Garrett Whitlock will play an important role in the Red Sox bullpen
Garrett Whitlock‘s role was one of the most pressing questions throughout spring training. He was stretched out during camp to compete for a spot in the Boston Red Sox rotation. There were whispers that he could ascend to the closer role. With Opening Day looming a few days away, manager Alex Cora revealed that his plan for the right-hander is a versatile role that falls somewhere in between.
According to MLB.com’s Ian Browne, Cora confirmed that Rich Hill will open the season as the fifth starter, which means Whitlock will be in the bullpen. Whitlock will remain stretched out by piggybacking behind Hill.
The veteran Hill pitched fewer than six innings in 23 of his 32 appearances last season. The Red Sox may only ask the 42-year-old to give them five innings if they can count on Whitlock to follow with at least two more.
Hill and Whitlock were paired together in games this spring. Cora seems to like the contrast between the soft-tossing Hill and the hard-throwing Whitlock. The drastic change between their styles will keep opposing lineups off balance.
Whitlock’s role won’t be limited to teaming up with Hill every fifth day though. He’s almost certain to get some work behind Nathan Eovaldi on Opening Day. With an off day following that first game of the season, Whitlock could be used again during that series in the Bronx and still be ready when Hill’s turn comes up in Detroit.
The Red Sox can also use Whitlock in shorter high-leverage situations on the days he isn’t paired with Hill. That doesn’t mean he’ll be the closer but the most important outs aren’t necessarily in the ninth inning. Cora will have some flexibility in when to utilize his most valuable bullpen arm.
Whitlock is the swiss-army knife of the bullpen, a versatile weapon that can be deployed in a variety of situations. Cora intends to lean on him heavily, stating he wants to use Whitlock for more than 70 innings, according to the Boston Globe’s Alex Speier.
Whitlock tossed 73 1/3 innings over 46 relief appearances as a rookie last season. He was dominant in that role, producing a 1.96 ERA, 1.105 WHIP, 9.9 K/9 and 2.1 BB/9. We should expect him to handle a similar workload this year.
Kutter Crawford has reportedly made the Opening Day roster and will be used as a multi-inning reliever, a role he can handle on days that Whitlock is unavailable. The abbreviated training camp resulted in a shorter window for starting pitchers to ramp up, which means they may not be asked to pitch deep into games early in the season. Boston will need more than one reliever capable of handling multiple innings if they are turning to the bullpen early.

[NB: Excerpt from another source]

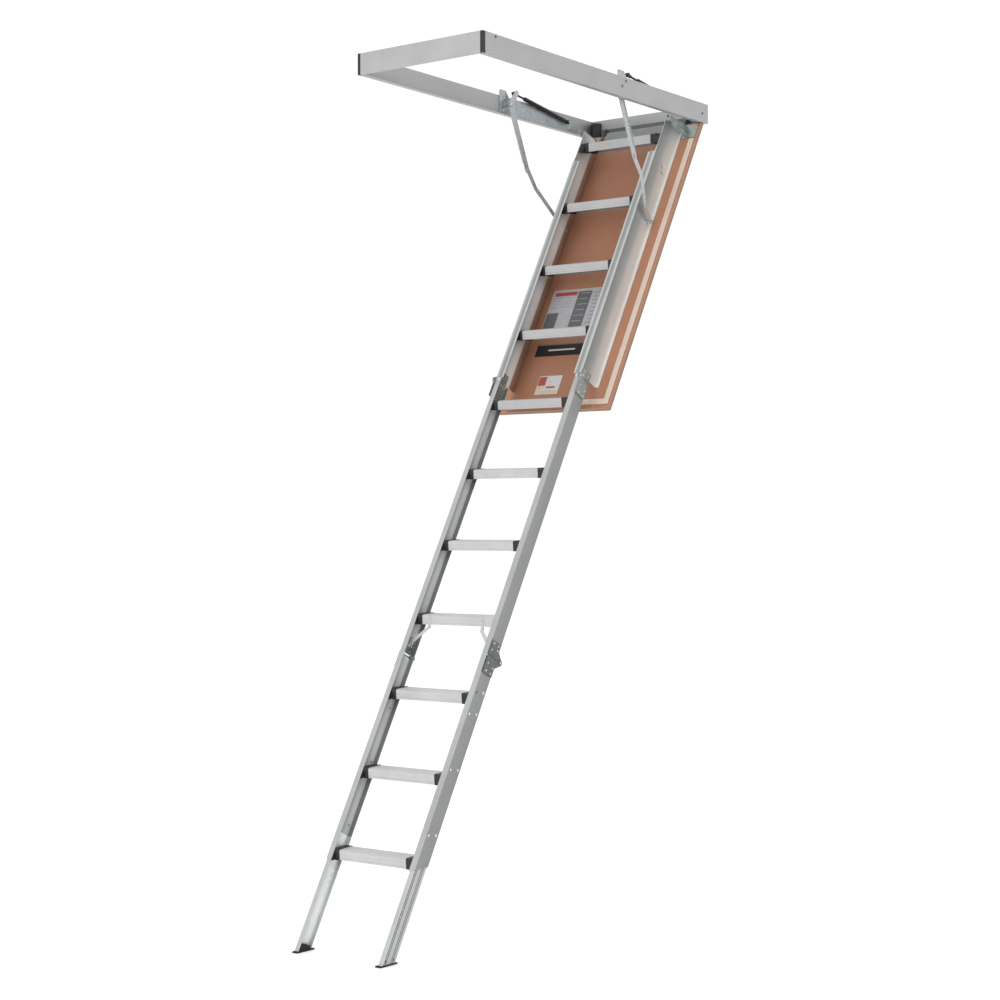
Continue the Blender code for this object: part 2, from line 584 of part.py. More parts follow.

Crawford impressed during his limited time in camp, allowing only one run on three hits over four innings. He walked one and struck out eight.
Roles can change over the course of a long season. Chris Sale‘s return from a rib injury will push one of the starters to the bullpen, giving the Red Sox another multi-inning reliever to work with. Boston should get James Paxton back in the second half of the season. The additional depth might allow Cora to save Whitlock for more high-leverage situations rather than using him to eat a few innings piggybacking behind a starter who didn’t go deep into the game.
Whitlock is capable of handling a variety of different roles. The Red Sox have a plan for when to use him early in the season but they can adjust that plan based on their needs later in the season. The only near-certainty is that regardless of how Whitlock is utilized, he’s going to be a valuable member of this pitching staff.